> **Given task**: Word for word, restate every line of the listing that follows.

** BEGIN Provided data **

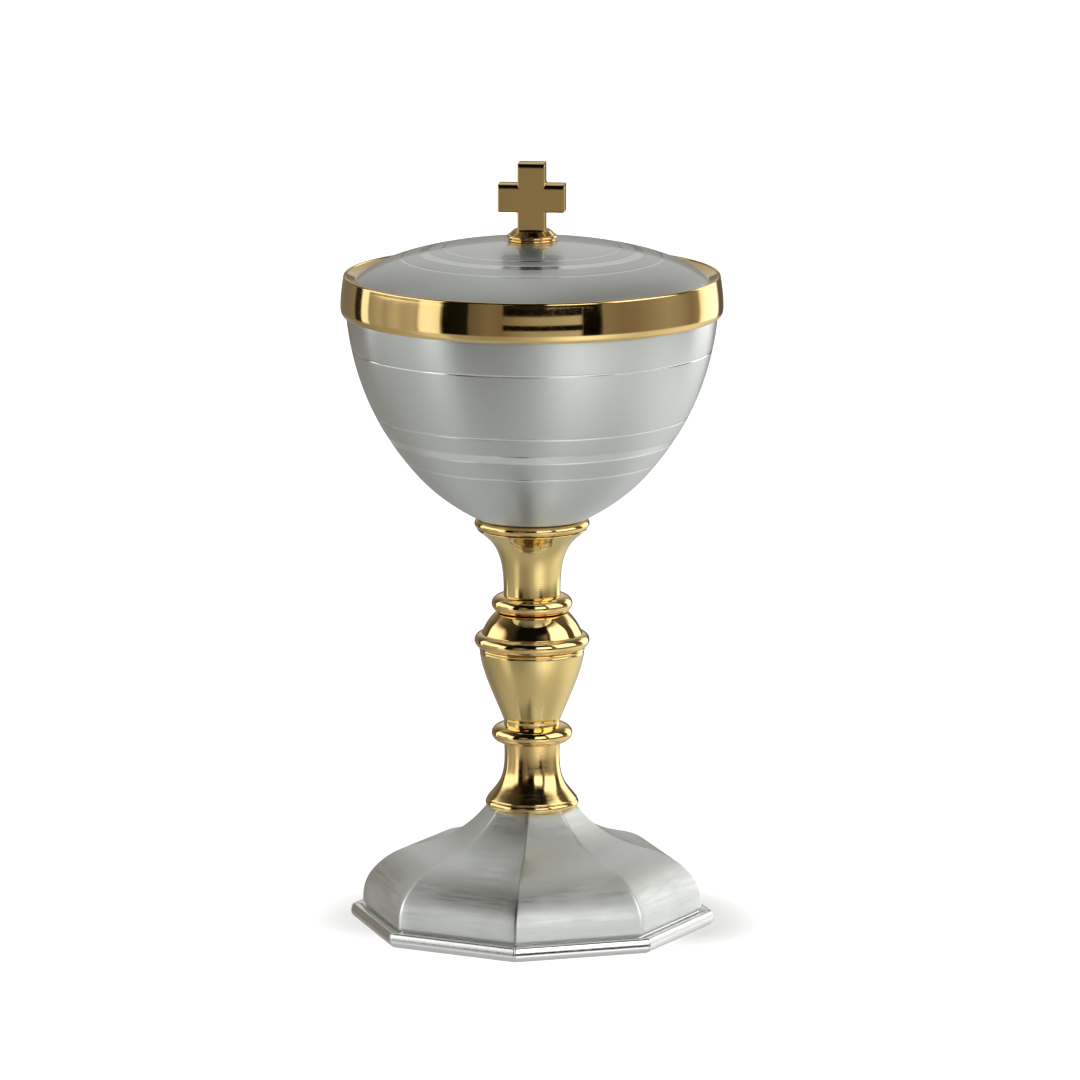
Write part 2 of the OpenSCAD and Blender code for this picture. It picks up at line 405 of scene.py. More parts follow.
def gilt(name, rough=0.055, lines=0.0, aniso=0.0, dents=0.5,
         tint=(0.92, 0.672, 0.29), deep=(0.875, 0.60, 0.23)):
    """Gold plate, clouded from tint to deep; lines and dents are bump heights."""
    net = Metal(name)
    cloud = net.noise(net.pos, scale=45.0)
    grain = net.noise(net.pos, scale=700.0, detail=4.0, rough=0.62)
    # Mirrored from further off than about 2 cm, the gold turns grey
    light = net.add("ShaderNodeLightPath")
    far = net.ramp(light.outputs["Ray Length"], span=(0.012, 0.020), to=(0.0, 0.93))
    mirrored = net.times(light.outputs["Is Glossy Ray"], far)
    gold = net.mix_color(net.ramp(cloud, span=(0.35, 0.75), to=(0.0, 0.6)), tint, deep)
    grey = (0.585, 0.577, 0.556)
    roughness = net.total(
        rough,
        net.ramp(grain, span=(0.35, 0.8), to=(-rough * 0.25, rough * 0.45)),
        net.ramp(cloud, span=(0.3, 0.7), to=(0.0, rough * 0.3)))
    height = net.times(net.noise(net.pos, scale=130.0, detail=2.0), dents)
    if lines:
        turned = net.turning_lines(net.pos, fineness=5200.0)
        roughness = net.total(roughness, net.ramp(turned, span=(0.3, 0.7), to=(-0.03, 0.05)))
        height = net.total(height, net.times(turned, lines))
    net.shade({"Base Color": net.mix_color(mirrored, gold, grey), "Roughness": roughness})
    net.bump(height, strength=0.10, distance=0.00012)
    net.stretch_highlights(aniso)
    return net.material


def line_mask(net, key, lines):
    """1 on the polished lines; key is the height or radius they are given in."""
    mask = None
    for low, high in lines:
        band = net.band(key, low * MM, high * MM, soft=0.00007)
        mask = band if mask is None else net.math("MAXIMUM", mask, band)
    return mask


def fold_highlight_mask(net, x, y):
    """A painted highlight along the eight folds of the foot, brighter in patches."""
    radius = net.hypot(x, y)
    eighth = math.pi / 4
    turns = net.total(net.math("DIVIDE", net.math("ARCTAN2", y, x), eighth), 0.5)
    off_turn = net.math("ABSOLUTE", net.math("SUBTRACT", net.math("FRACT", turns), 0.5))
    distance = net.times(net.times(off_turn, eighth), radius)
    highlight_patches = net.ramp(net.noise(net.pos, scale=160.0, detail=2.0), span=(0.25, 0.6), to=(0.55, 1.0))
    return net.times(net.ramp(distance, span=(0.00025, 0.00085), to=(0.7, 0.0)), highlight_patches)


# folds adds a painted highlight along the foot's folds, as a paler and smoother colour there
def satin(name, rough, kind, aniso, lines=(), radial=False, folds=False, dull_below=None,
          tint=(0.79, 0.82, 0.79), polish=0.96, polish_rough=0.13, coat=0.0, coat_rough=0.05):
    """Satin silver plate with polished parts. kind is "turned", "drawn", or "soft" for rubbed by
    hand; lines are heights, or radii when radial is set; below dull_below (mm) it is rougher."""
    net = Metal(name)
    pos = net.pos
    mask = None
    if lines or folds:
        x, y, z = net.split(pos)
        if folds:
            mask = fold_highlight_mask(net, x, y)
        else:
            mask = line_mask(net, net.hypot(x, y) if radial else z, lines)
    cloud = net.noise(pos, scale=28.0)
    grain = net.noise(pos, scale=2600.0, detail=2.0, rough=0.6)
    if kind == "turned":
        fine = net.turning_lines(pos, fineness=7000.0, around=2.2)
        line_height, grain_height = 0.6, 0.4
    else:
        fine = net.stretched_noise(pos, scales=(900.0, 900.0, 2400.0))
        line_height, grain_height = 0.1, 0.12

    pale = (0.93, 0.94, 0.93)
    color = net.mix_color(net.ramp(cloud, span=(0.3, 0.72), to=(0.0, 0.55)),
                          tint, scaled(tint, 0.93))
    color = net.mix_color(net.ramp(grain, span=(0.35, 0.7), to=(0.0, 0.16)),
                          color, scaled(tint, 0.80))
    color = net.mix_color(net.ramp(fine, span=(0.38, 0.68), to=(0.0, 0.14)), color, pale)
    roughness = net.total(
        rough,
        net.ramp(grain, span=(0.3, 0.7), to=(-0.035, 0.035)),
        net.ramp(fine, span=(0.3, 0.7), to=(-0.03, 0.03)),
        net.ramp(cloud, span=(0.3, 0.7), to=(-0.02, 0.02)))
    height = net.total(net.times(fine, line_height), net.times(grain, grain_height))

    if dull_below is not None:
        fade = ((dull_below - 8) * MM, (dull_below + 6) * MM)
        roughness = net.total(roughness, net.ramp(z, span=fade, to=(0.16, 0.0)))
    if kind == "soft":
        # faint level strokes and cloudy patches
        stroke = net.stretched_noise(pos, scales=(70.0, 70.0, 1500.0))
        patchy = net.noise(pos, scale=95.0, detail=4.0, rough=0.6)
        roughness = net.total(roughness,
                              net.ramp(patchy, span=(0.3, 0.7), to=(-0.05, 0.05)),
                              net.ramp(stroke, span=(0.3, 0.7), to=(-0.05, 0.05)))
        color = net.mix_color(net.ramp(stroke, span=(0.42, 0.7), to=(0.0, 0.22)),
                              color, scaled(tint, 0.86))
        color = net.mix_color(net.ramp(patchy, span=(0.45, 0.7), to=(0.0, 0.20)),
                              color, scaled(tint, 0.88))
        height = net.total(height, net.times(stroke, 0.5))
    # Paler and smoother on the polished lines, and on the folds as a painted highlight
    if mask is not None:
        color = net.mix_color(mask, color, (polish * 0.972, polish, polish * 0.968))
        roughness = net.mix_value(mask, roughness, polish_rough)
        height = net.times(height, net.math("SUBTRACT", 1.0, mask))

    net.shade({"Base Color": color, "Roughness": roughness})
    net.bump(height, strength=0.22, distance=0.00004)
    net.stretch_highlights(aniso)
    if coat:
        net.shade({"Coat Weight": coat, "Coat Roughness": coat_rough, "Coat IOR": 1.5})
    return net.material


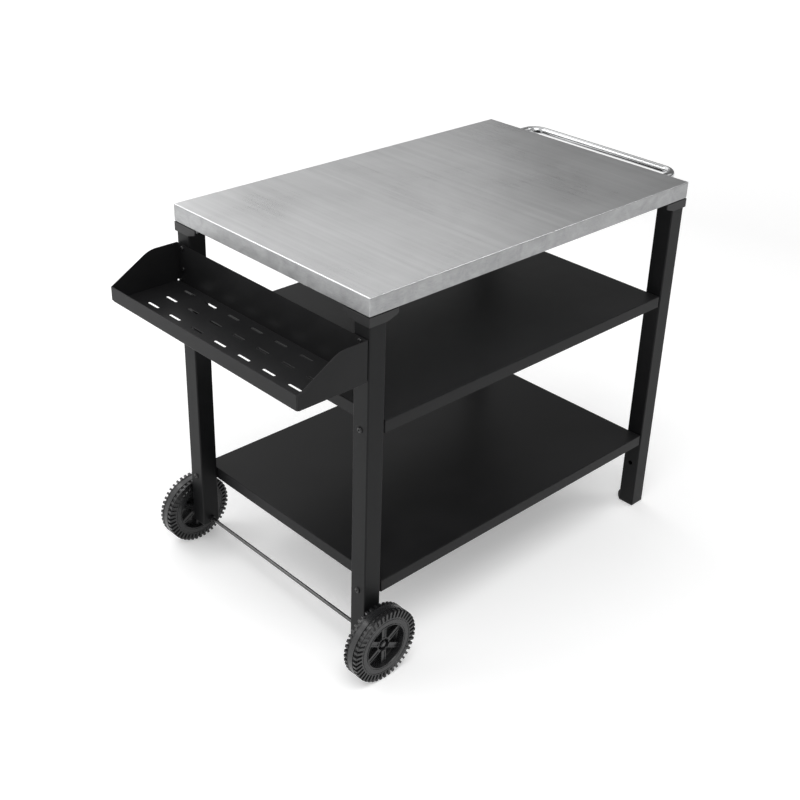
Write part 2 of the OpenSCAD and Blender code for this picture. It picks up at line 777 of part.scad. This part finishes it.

** END Provided data **

> **Exercise output**:
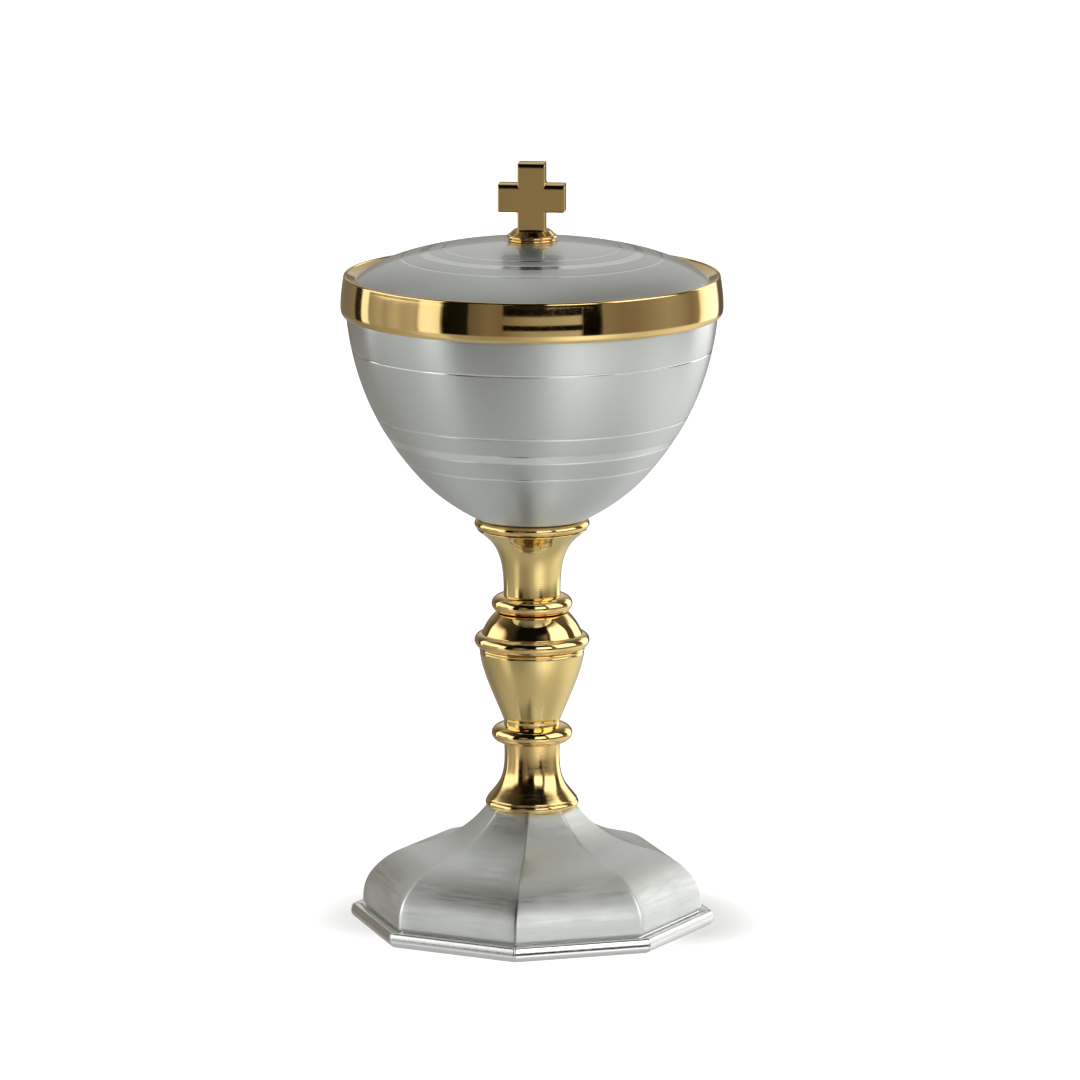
Write part 2 of the OpenSCAD and Blender code for this picture. It picks up at line 405 of scene.py. More parts follow.
def gilt(name, rough=0.055, lines=0.0, aniso=0.0, dents=0.5,
         tint=(0.92, 0.672, 0.29), deep=(0.875, 0.60, 0.23)):
    """Gold plate, clouded from tint to deep; lines and dents are bump heights."""
    net = Metal(name)
    cloud = net.noise(net.pos, scale=45.0)
    grain = net.noise(net.pos, scale=700.0, detail=4.0, rough=0.62)
    # Mirrored from further off than about 2 cm, the gold turns grey
    light = net.add("ShaderNodeLightPath")
    far = net.ramp(light.outputs["Ray Length"], span=(0.012, 0.020), to=(0.0, 0.93))
    mirrored = net.times(light.outputs["Is Glossy Ray"], far)
    gold = net.mix_color(net.ramp(cloud, span=(0.35, 0.75), to=(0.0, 0.6)), tint, deep)
    grey = (0.585, 0.577, 0.556)
    roughness = net.total(
        rough,
        net.ramp(grain, span=(0.35, 0.8), to=(-rough * 0.25, rough * 0.45)),
        net.ramp(cloud, span=(0.3, 0.7), to=(0.0, rough * 0.3)))
    height = net.times(net.noise(net.pos, scale=130.0, detail=2.0), dents)
    if lines:
        turned = net.turning_lines(net.pos, fineness=5200.0)
        roughness = net.total(roughness, net.ramp(turned, span=(0.3, 0.7), to=(-0.03, 0.05)))
        height = net.total(height, net.times(turned, lines))
    net.shade({"Base Color": net.mix_color(mirrored, gold, grey), "Roughness": roughness})
    net.bump(height, strength=0.10, distance=0.00012)
    net.stretch_highlights(aniso)
    return net.material


def line_mask(net, key, lines):
    """1 on the polished lines; key is the height or radius they are given in."""
    mask = None
    for low, high in lines:
        band = net.band(key, low * MM, high * MM, soft=0.00007)
        mask = band if mask is None else net.math("MAXIMUM", mask, band)
    return mask


def fold_highlight_mask(net, x, y):
    """A painted highlight along the eight folds of the foot, brighter in patches."""
    radius = net.hypot(x, y)
    eighth = math.pi / 4
    turns = net.total(net.math("DIVIDE", net.math("ARCTAN2", y, x), eighth), 0.5)
    off_turn = net.math("ABSOLUTE", net.math("SUBTRACT", net.math("FRACT", turns), 0.5))
    distance = net.times(net.times(off_turn, eighth), radius)
    highlight_patches = net.ramp(net.noise(net.pos, scale=160.0, detail=2.0), span=(0.25, 0.6), to=(0.55, 1.0))
    return net.times(net.ramp(distance, span=(0.00025, 0.00085), to=(0.7, 0.0)), highlight_patches)


# folds adds a painted highlight along the foot's folds, as a paler and smoother colour there
def satin(name, rough, kind, aniso, lines=(), radial=False, folds=False, dull_below=None,
          tint=(0.79, 0.82, 0.79), polish=0.96, polish_rough=0.13, coat=0.0, coat_rough=0.05):
    """Satin silver plate with polished parts. kind is "turned", "drawn", or "soft" for rubbed by
    hand; lines are heights, or radii when radial is set; below dull_below (mm) it is rougher."""
    net = Metal(name)
    pos = net.pos
    mask = None
    if lines or folds:
        x, y, z = net.split(pos)
        if folds:
            mask = fold_highlight_mask(net, x, y)
        else:
            mask = line_mask(net, net.hypot(x, y) if radial else z, lines)
    cloud = net.noise(pos, scale=28.0)
    grain = net.noise(pos, scale=2600.0, detail=2.0, rough=0.6)
    if kind == "turned":
        fine = net.turning_lines(pos, fineness=7000.0, around=2.2)
        line_height, grain_height = 0.6, 0.4
    else:
        fine = net.stretched_noise(pos, scales=(900.0, 900.0, 2400.0))
        line_height, grain_height = 0.1, 0.12

    pale = (0.93, 0.94, 0.93)
    color = net.mix_color(net.ramp(cloud, span=(0.3, 0.72), to=(0.0, 0.55)),
                          tint, scaled(tint, 0.93))
    color = net.mix_color(net.ramp(grain, span=(0.35, 0.7), to=(0.0, 0.16)),
                          color, scaled(tint, 0.80))
    color = net.mix_color(net.ramp(fine, span=(0.38, 0.68), to=(0.0, 0.14)), color, pale)
    roughness = net.total(
        rough,
        net.ramp(grain, span=(0.3, 0.7), to=(-0.035, 0.035)),
        net.ramp(fine, span=(0.3, 0.7), to=(-0.03, 0.03)),
        net.ramp(cloud, span=(0.3, 0.7), to=(-0.02, 0.02)))
    height = net.total(net.times(fine, line_height), net.times(grain, grain_height))

    if dull_below is not None:
        fade = ((dull_below - 8) * MM, (dull_below + 6) * MM)
        roughness = net.total(roughness, net.ramp(z, span=fade, to=(0.16, 0.0)))
    if kind == "soft":
        # faint level strokes and cloudy patches
        stroke = net.stretched_noise(pos, scales=(70.0, 70.0, 1500.0))
        patchy = net.noise(pos, scale=95.0, detail=4.0, rough=0.6)
        roughness = net.total(roughness,
                              net.ramp(patchy, span=(0.3, 0.7), to=(-0.05, 0.05)),
                              net.ramp(stroke, span=(0.3, 0.7), to=(-0.05, 0.05)))
        color = net.mix_color(net.ramp(stroke, span=(0.42, 0.7), to=(0.0, 0.22)),
                              color, scaled(tint, 0.86))
        color = net.mix_color(net.ramp(patchy, span=(0.45, 0.7), to=(0.0, 0.20)),
                              color, scaled(tint, 0.88))
        height = net.total(height, net.times(stroke, 0.5))
    # Paler and smoother on the polished lines, and on the folds as a painted highlight
    if mask is not None:
        color = net.mix_color(mask, color, (polish * 0.972, polish, polish * 0.968))
        roughness = net.mix_value(mask, roughness, polish_rough)
        height = net.times(height, net.math("SUBTRACT", 1.0, mask))

    net.shade({"Base Color": color, "Roughness": roughness})
    net.bump(height, strength=0.22, distance=0.00004)
    net.stretch_highlights(aniso)
    if coat:
        net.shade({"Coat Weight": coat, "Coat Roughness": coat_rough, "Coat IOR": 1.5})
    return net.material


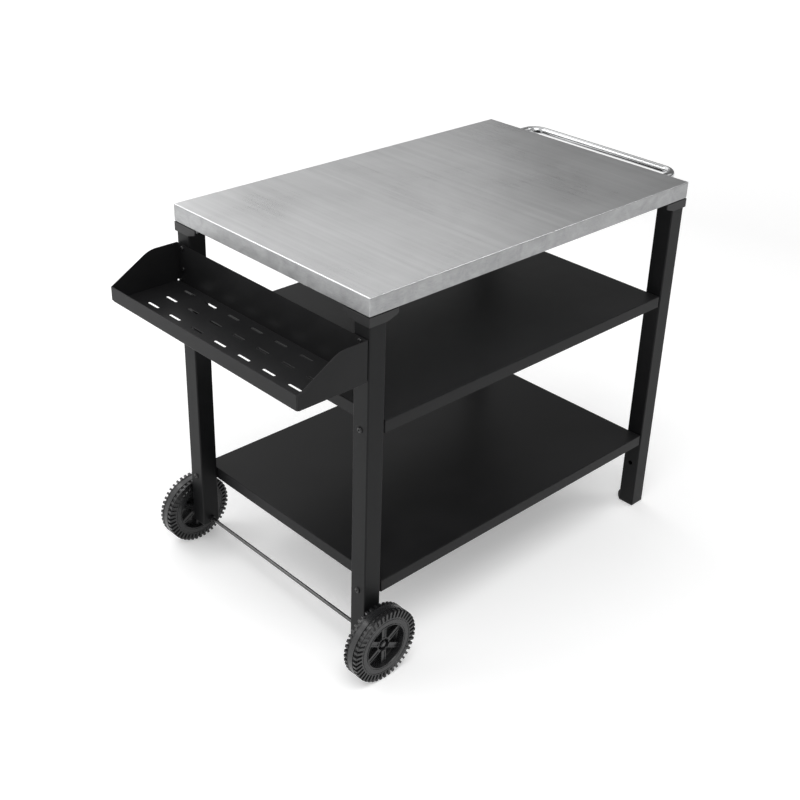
Write part 2 of the OpenSCAD and Blender code for this picture. It picks up at line 777 of part.scad. This part finishes it.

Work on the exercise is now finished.